Die Lage nach dem Westfälischen Frieden brachte dann eine herbe Enttäuschung – der erwartete Großangriff gegen die Türken blieb aus. Bevor sich aber die Hoffnungen auf Georg II. Rákóczi richteten, kam es in Ungarn zu einem kurzen politischen Zwischenspiel.

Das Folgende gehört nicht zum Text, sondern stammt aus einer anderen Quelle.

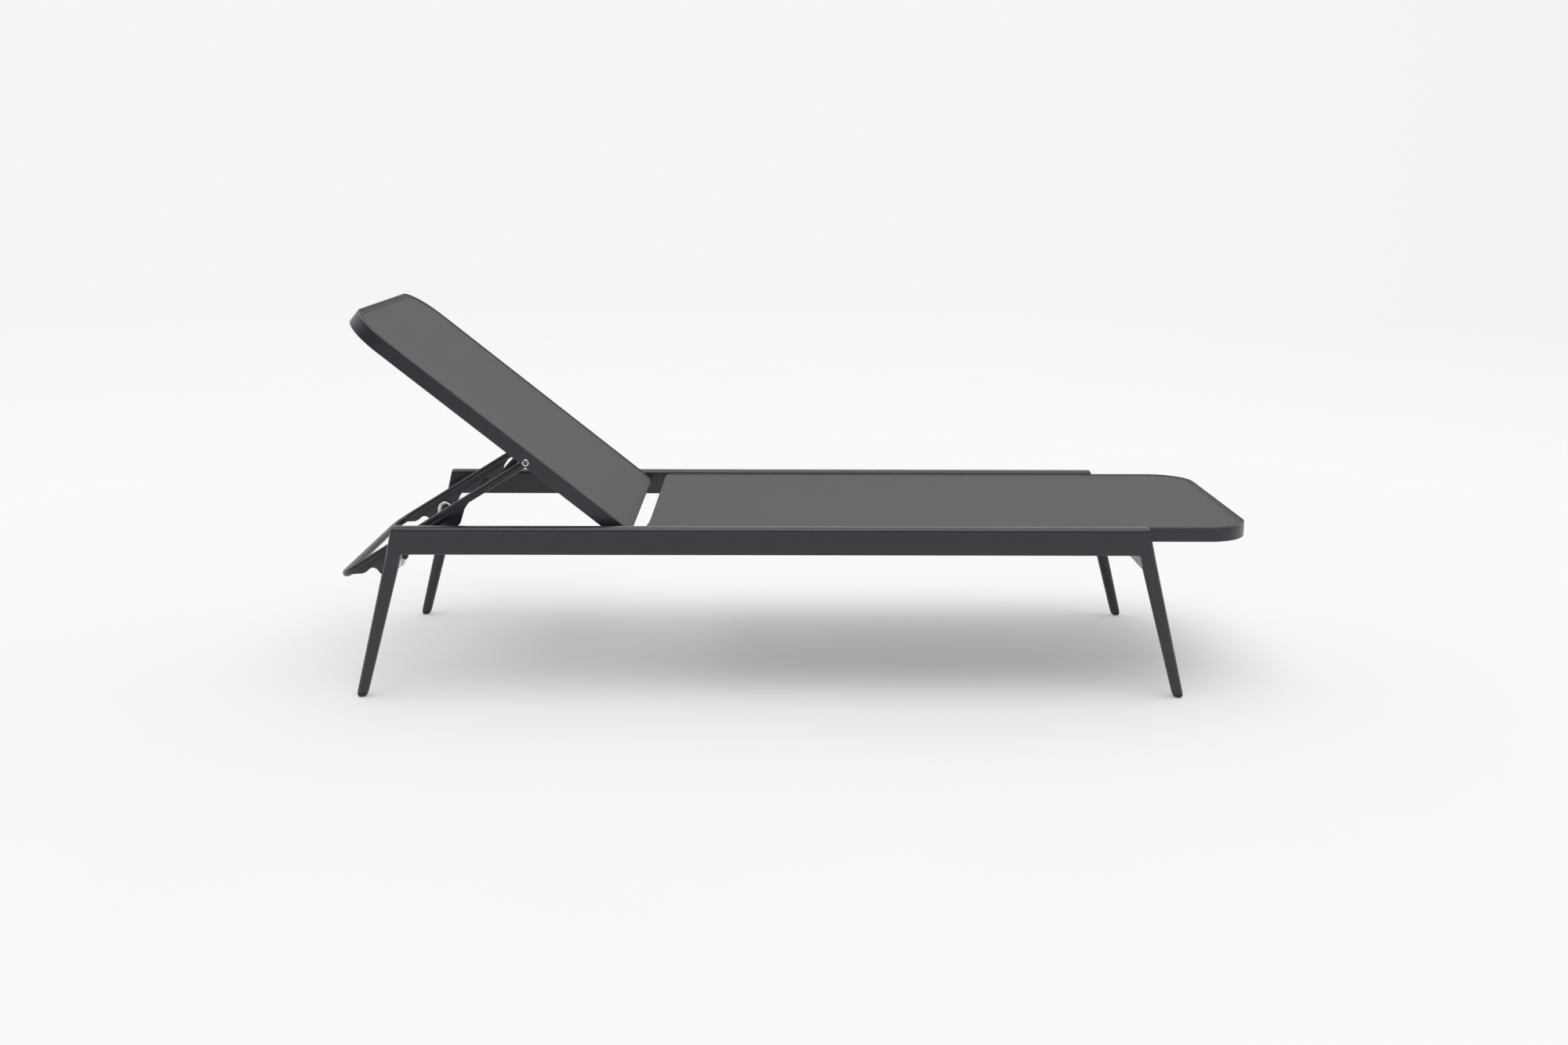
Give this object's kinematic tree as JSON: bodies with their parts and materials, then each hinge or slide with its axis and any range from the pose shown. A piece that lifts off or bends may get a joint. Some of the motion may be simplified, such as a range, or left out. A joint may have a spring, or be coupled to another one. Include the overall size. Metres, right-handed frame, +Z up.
{
  "type": "reclining sun lounger",
  "caption": "Low garden lounger with a fixed sling seat on splayed legs, a hinged sling back and a folding stand whose notched plates rest on studs.",
  "frame": {"origin": "on the floor, under the middle of the lounger's length and width with the back at its second notch", "axes": "+Z up; +X from the head end to the foot end; +Y to the left of a person lying on it"},
  "size_m": [1.8884, 0.66, 0.7913],
  "materials": {
    "powder_coat": "fine-textured anthracite powder coat, satin",
    "stainless_steel": "turned and lightly brushed",
    "sling_fabric": "grey coated-yarn mesh, matt",
    "keder_cord": "dark grey edge cord under the fabric's hem",
    "black_plastic": "moulded, matt"
  },
  "bodies": {
    "base": {"foot_cap_foot_left": "black_plastic", "foot_cap_foot_right": "black_plastic", "foot_cap_head_left": "black_plastic", "foot_cap_head_right": "black_plastic", "foot_cross_beam": "powder_coat", "leg_foot_left": "powder_coat", "leg_foot_right": "powder_coat", "leg_head_left": "powder_coat", "leg_head_right": "powder_coat", "seat_frame": "powder_coat", "seat_head_tube": "powder_coat", "seat_keder": "keder_cord", "seat_screw_foot_left": "stainless_steel", "seat_screw_foot_right": "stainless_steel", "seat_screw_head_left": "stainless_steel", "seat_screw_head_right": "stainless_steel", "seat_sling": "sling_fabric", "seat_spacer_foot_left": "black_plastic", "seat_spacer_foot_right": "black_plastic", "seat_spacer_head_left": "black_plastic", "seat_spacer_head_right": "black_plastic", "seat_spreader_1": "powder_coat", "seat_spreader_2": "powder_coat", "side_rail_left": "powder_coat", "side_rail_right": "powder_coat", "stand_stud_bolt_left": "stainless_steel", "stand_stud_bolt_right": "stainless_steel", "stand_stud_left": "stainless_steel", "stand_stud_right": "stainless_steel"},
    "hinge_bolts": {"hinge_bolt_left": "stainless_steel", "hinge_bush_left": "black_plastic", "hinge_bolt_right": "stainless_steel", "hinge_bush_right": "black_plastic"},
    "back": {"back_frame": "powder_coat", "back_keder": "keder_cord", "back_sling": "sling_fabric", "back_foot_tube": "powder_coat", "back_spreader": "powder_coat"},
    "pivot_bolts": {"pivot_screw_left": "stainless_steel", "pivot_washer_left": "black_plastic", "pivot_nut_left": "stainless_steel", "pivot_screw_right": "stainless_steel", "pivot_washer_right": "black_plastic", "pivot_nut_right": "stainless_steel"},
    "stand": {"stand_handle": "powder_coat", "stand_cross_tube": "powder_coat", "stand_bar_left": "powder_coat", "ratchet_plate_left": "powder_coat", "stand_bar_right": "powder_coat", "ratchet_plate_right": "powder_coat"}
  },
  "joints": [
    {"name": "back_lower", "type": "hinge", "parent": "base", "child": "hinge_bolts", "pos_m": [-0.35899, 0, 0.3355], "axis": [0, 1, 0], "range_deg": [-38.8, 0]},
    {"name": "back_raise", "type": "hinge", "parent": "hinge_bolts", "child": "back", "pos_m": [-0.35899, 0, 0.3355], "axis": [0, 1, 0], "range_deg": [0, 13.98]},
    {"name": "stand_fold", "type": "hinge", "parent": "back", "child": "pivot_bolts", "pos_m": [-0.54821, 0, 0.48892], "axis": [0, 1, 0], "range_deg": [-0.5, 65]},
    {"name": "stand_open", "type": "hinge", "parent": "pivot_bolts", "child": "stand", "pos_m": [-0.54821, 0, 0.48892], "axis": [0, 1, 0], "range_deg": [-16.4, 0.5]}
  ],
  "couplings": [
    {"joint": "stand_fold", "follows": "back_lower", "ratio": -1.66},
    {"joint": "stand_open", "follows": "back_raise", "ratio": -1.1342}
  ]
}
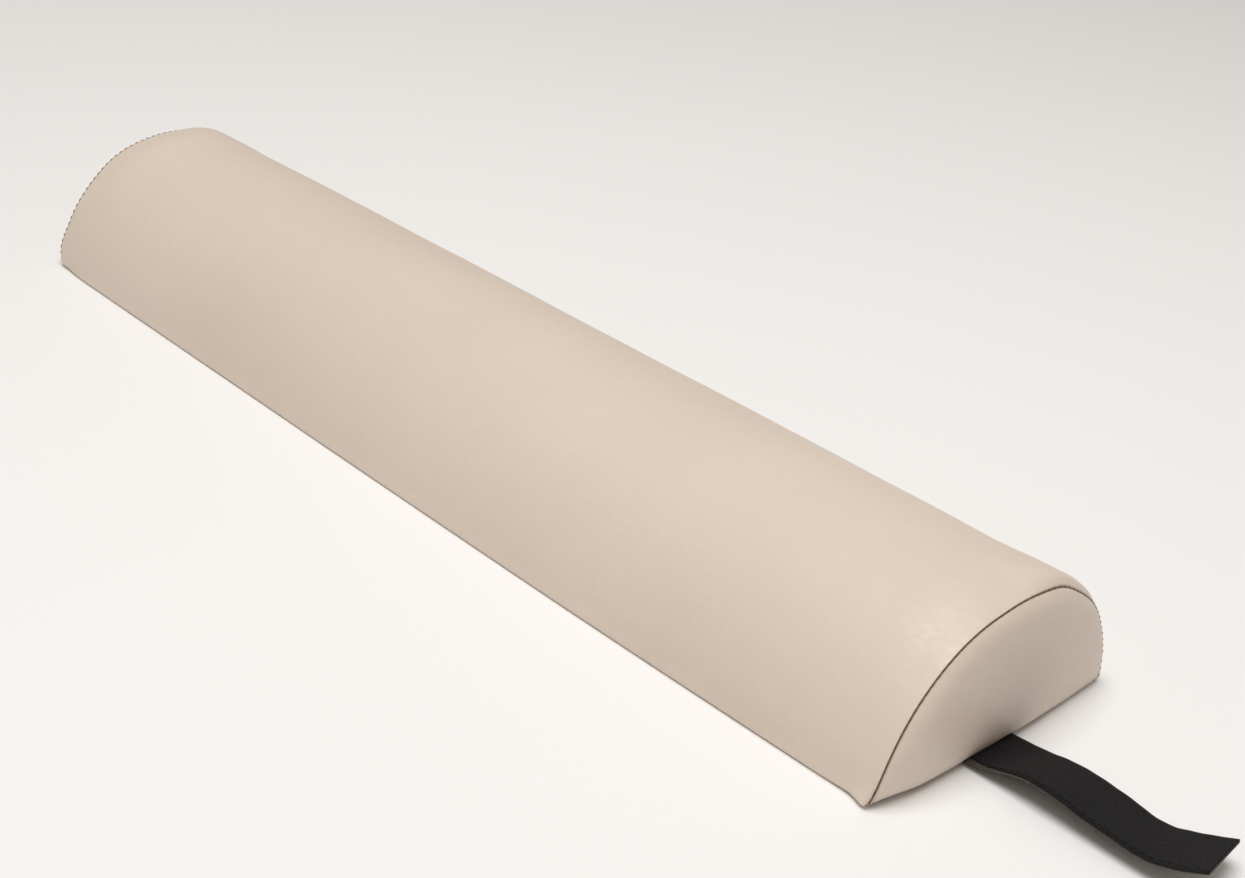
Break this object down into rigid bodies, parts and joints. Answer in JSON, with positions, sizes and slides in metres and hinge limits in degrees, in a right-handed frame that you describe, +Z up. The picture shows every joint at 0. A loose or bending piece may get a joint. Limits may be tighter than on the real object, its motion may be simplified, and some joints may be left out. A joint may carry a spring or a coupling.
{
  "type": "bolster pillow",
  "caption": "Half-round foam bolster in a smooth sewn cover with D-shaped end panels, a zip along the back lower edge and a hook-and-loop strap at one end.",
  "frame": {"origin": "centre of the flat base, midway between the two end seams", "axes": "+X along the bolster towards the end with the strap, -Y the front, +Y the side with the zip, +Z up from the base"},
  "size_m": [0.744, 0.1541, 0.0762],
  "materials": {
    "cover_vinyl": "satin",
    "cover_thread": "matte",
    "foam": "matte",
    "loop_tape": "matte",
    "hook_tape": "matte",
    "strap_thread": "matte",
    "zip_tape": "matte",
    "zip_coil": "satin",
    "zip_metal": "satin"
  },
  "bodies": {
    "bolster": {"cover_wrap": "cover_vinyl", "end_panel_strap_side": "cover_vinyl", "end_panel_plain": "cover_vinyl", "end_seam_thread_strap_side": "cover_thread", "end_seam_thread_plain": "cover_thread", "foam_core": "foam", "strap_sewn_end": "loop_tape", "strap_tack_thread": "strap_thread", "zip_tape_upper": "zip_tape", "zip_tape_lower": "zip_tape", "zip_coil_upper": "zip_coil", "zip_coil_lower": "zip_coil", "zip_seam_thread_upper": "cover_thread", "zip_seam_thread_lower": "cover_thread", "zip_end_stop_closed": "zip_metal", "zip_end_stop_open": "zip_metal"},
    "strap": {"strap_loop_tape": "loop_tape", "strap_hook_tape": "hook_tape", "strap_edge_thread": "strap_thread"},
    "slider": {"zip_slider": "zip_metal"},
    "pull_tab": {"zip_pull_tab": "zip_metal"}
  },
  "joints": [
    {"name": "strap_swing", "type": "hinge", "parent": "bolster", "child": "strap", "pos_m": [0.3255, -0.005, 0.0025], "axis": [0, -1, 0], "range_deg": [-90, 75]},
    {"name": "zip_slide", "type": "slide", "parent": "bolster", "child": "slider", "axis": [-1, 0, 0], "range_m": [0, 0.54]},
    {"name": "tab_swing", "type": "hinge", "parent": "slider", "child": "pull_tab", "pos_m": [0.2695, 0.07603, 0.01421], "axis": [0, 0.1837, -0.983], "range_deg": [0, 170]}
  ]
}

Der andere Sohn Georgs I., Zsigmond, begann nach 1649 die Hauptrolle zu spielen. Er war eine einnehmende Persönlichkeit und ein auffallend großer Realist. Was seinem Vater bei seinem Kriegszug verborgen blieb, hatte er erkannt: daß sich mit der Losung der protestantischen Glaubensfreiheit in 355Ungarn niemand mehr für die Wiederherstellung des Nationalkönigtums aktivieren ließ. So schob er also die Religionsfrage beiseite und schuf gute Beziehungen zu den katholischen Aristokraten. Er gewann Miklós Esterházys Partei, die nach des Palatins Tod von dem ebenfalls katholischen Pál Pálffy geführt wurde, und begann – als die Enttäuschung über den ausgebliebenen Türkenkrieg ihre Wirkung zeigte – mit ihr gemeinsam seine Vorstellungen gegen die Habsburgerherrschaft in Ungarn auszuarbeiten. Somit entstand im Herbst 1651 um seine Person ein politischer Zusammenschluß jenseits aller religiösen Gegensätze. Dies war eine der wichtigsten Veränderungen des in Ungarn so ereignisvollen 17. Jahrhunderts. Ihre Folgen jedoch, obwohl Zsigmond auch im Westen politische Unterstützung fand, blieben aus, da der bereits trotz seiner Jugend reife Politiker am 4. Februar 1652 starb.
Daraufhin wandte die politische Öffentlichkeit Ungarns ihre Aufmerksamkeit Georg II. zu, durch Miklós Zrínyi veranlaßt, der im Frühling 1652 von Pálffy die Führung der oppositionellen Partei übernahm und als vornehmster Magnat des königlichen Ungarns sich dem Fürsten von Siebenbürgen anschloß. Doch bedeutete der Name Zrínyi mehr als Vornehmheit, denn in jedem damaligen Buch über die Geschichte las man von seinem Urgroßvater Miklós Zrínyi und dessen Heldentod 1566 in dem vom Sultan belagerten Szigetvár. Historienlieder besangen den Ahnen, und im 17. Jahrhundert war er immer noch die heroische Verkörperung des Kampfes gegen die Türken. Miklós Zrínyi zitierte also die Geschichte selbst. Und auch seine eigene Tätigkeit erhob ihn unter die geachtetsten Gestalten seiner Zeit: Schon als Halbwüchsiger leitete er Schlachten gegen die Türken, und als man den großen Befreiungskrieg noch von den Habsburgerkönigen erwartete, schrieb er ein Epos über seinen Urgroßvater; daneben begann er bereits an Esterházys Seite politisch aktiv zu werden.
Einen idealeren Führer als Zrínyi konnte sich keine politische Gruppierung wünschen. Vorwiegend ihm war es zu verdanken, daß im königlichen Ungarn von den politisch führenden, verantwortungsbewußten Magnaten über den sich nach diesen orientierenden Kleinadel bis zu den Marktflecken und auch Bauerndörfern hinab jedermann das Auftreten des Fürsten erhoffte, als Georg II. Rákóczi nach seinen Erfolgen in den rumänischen Woiwodschaften sein mögliches Eingreifen in Polen erwog. Während des Polenfeldzuges wechselte Zrínyi mit dem Fürsten bereits Briefe über politische Detailprobleme im königlichen Ungarn. Die Zeiten Gabriel Bethlens schienen wiederzukehren: Das königliche Ungarn würde aus der Gewalt der Habsburgerdynastie und damit wie Siebenbürgen unter die Herrschaft des Türkischen Reiches gelangen.